Critics say that the military regime’s election plans are intended to enshrine military rule behind a civilian façade.

Myanmar Junta Chief Restates Plans to Hold Elections At Year’s End
Credit: Depositphotos

Myanmar’s junta chief has confirmed that the military plans to hold elections at the end of this year, state media reported yesterday, while issuing a call to insurgent groups to put down their weapons and engage in political dialogue.

In a speech to the Peace Forum 2025 in Naypyidaw, Senior Gen. Min Aung Hlaing said that the election is on track to be held in December and January, as planned, the state-run Global New Light of Myanmar reported.

“We are committed to implementing the multiparty democratic system that the people aspire to,” said Min Aung Hlaing, who also serves as chairman of the junta’s “National Solidarity and Peacemaking Central Committee.”

Ming Aung Hlaing acknowledged that “the ability to hold elections largely depends on the country’s internal stability, peace, and security progress,” but said that the military State Administration Council (SAC) was “currently making the necessary preparations to hold the elections as widely and extensively as possible.” He added, “Most importantly, the elections must be free and fair.”

Shortly after delivering the speech, Min Aung Hlaing jetted off to Belarus, where he will attend the Europe-Asia Economic Forum in Minsk, his second trip to the repressive nation this year.

The SAC has long planned to hold elections as a prelude to the handover of power to a quasi-civilian government, in the hope that this will help catalyze an end to the current conflict and allow the government to regain international legitimacy.

Unsurprisingly, the plan has been denounced both by resistance groups and independent observers as an illegitimate electoral charade designed to enshrine military rule behind a civilian façade. In 2023, the SAC dissolved 40 political parties, including the National League for Democracy (NLD), which won both the 2015 and 2020 elections in a landslide.
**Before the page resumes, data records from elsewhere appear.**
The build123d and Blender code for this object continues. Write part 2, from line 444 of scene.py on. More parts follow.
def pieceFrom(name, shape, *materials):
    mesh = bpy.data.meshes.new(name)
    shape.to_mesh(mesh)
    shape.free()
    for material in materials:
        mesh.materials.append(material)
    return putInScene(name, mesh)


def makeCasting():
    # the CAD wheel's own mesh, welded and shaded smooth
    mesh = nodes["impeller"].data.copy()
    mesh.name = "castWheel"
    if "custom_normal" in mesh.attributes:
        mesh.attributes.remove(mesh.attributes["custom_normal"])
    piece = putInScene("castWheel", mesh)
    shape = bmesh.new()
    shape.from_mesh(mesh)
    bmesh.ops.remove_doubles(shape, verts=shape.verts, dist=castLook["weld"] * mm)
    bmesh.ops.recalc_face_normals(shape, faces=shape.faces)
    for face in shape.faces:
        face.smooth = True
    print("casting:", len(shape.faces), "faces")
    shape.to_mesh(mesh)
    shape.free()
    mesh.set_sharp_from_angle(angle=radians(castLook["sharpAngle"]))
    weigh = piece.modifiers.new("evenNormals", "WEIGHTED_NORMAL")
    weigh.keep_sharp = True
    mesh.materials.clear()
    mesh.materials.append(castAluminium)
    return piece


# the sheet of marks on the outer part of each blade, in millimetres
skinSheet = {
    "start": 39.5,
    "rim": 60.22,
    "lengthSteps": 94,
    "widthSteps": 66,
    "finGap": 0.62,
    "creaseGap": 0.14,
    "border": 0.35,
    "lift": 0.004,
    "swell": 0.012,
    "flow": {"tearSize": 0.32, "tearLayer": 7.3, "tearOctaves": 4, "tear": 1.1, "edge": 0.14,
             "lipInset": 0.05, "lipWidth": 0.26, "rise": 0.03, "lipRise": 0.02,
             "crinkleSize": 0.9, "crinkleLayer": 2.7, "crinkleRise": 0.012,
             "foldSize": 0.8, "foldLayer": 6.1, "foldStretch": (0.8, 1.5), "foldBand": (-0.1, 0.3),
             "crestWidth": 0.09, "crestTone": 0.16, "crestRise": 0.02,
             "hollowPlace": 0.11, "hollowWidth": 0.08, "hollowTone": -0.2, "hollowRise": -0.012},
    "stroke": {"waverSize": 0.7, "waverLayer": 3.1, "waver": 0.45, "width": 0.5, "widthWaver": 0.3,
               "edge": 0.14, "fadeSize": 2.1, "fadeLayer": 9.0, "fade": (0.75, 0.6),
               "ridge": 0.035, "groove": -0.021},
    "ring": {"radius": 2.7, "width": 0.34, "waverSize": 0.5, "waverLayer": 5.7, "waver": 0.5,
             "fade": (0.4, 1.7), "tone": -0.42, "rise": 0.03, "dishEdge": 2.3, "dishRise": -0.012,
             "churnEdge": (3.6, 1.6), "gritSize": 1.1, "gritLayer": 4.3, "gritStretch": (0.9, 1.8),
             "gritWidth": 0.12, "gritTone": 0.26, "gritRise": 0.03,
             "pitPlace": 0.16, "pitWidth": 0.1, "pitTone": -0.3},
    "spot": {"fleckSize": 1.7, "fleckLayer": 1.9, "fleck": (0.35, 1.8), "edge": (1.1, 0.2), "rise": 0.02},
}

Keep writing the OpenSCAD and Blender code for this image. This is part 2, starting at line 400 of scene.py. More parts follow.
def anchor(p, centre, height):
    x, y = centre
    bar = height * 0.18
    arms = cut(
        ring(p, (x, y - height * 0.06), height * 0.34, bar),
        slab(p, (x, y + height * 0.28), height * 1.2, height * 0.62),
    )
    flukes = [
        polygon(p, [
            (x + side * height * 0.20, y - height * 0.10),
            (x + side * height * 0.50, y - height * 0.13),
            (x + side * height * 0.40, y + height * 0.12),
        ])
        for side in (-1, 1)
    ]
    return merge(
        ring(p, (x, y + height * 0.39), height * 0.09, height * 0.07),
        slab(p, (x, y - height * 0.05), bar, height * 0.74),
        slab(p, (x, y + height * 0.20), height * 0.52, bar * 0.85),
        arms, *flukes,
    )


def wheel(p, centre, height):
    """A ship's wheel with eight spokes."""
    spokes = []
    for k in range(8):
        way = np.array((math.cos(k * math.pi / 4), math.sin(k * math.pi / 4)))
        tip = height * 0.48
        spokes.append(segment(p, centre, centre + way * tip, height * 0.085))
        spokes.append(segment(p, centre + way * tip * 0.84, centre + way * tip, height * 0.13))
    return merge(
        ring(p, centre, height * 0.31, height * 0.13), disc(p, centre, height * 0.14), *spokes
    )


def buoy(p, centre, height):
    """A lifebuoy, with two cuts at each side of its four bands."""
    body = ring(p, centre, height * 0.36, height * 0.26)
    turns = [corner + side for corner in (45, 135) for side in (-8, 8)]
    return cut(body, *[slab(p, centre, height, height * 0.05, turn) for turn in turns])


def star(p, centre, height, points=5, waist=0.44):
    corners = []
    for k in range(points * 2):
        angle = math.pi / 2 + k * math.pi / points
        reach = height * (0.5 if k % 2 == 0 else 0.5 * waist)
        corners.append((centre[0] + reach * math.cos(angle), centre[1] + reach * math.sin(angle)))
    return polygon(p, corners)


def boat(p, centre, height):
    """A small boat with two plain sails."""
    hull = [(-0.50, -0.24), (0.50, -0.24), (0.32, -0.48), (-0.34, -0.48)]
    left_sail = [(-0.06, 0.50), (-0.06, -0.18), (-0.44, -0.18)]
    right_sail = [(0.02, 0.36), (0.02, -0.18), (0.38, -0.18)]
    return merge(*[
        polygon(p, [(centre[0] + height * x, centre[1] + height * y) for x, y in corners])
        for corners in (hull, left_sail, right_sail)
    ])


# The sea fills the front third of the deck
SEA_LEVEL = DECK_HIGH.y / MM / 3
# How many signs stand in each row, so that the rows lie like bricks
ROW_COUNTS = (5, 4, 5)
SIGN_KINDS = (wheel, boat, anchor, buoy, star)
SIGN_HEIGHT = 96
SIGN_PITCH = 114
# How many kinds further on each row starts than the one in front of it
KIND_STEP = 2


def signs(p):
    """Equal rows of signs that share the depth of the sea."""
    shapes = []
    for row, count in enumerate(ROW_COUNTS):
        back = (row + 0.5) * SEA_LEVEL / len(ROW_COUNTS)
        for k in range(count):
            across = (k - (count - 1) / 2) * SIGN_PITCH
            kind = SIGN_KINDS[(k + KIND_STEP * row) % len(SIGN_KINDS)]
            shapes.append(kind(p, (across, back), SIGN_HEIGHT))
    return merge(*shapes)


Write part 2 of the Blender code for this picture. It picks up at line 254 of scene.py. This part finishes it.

Min Aung Hlaing’s announcement was couched in a self-exculpatory speech that sought to portray the military’s actions as motivated by the interests of peace and democracy. He justified the February 2021 coup against the National League for Democracy (NLD) government on the grounds that the party had “veered off the democratic path.” The military has long claimed that the NLD’s landslide election victory was accompanied by massive electoral fraud, although it has never provided any convincing evidence to support its claim.

In any event, as I have noted previously, the SAC’s election plans are likely to be complicated, if not entirely defeated, by the unstable political situation in much of the country. Since announcing its plans to hold an election shortly after the coup, the SAC has seen an upsurge in armed resistance to its rule in most regions, which has forced it repeatedly to delay its election plans.

While the junta has recently been able to slow the advance of its opponents – with no small help from China, which has pressured ethnic armed groups in Kachin and northern Shan states to cease their offensives and even to hand back hard-won territory to the SAC – it remains true that large parts of the country, including most of Rakhine State, and large parts of Karen (Kayin), Kachin, Shan, and Chin states, remain outside the central state’s control.

The most likely outcome is that the junta will manage to hold some limited form of election in the areas that remain under its control – and that these will be recognized by a number of foreign nations, including some within ASEAN. However, this is unlikely to be accepted by numerous resistance groups that are fighting for the permanent removal of the military from Myanmar’s political life, and failing that, the deconstruction of the union into its constituent parts.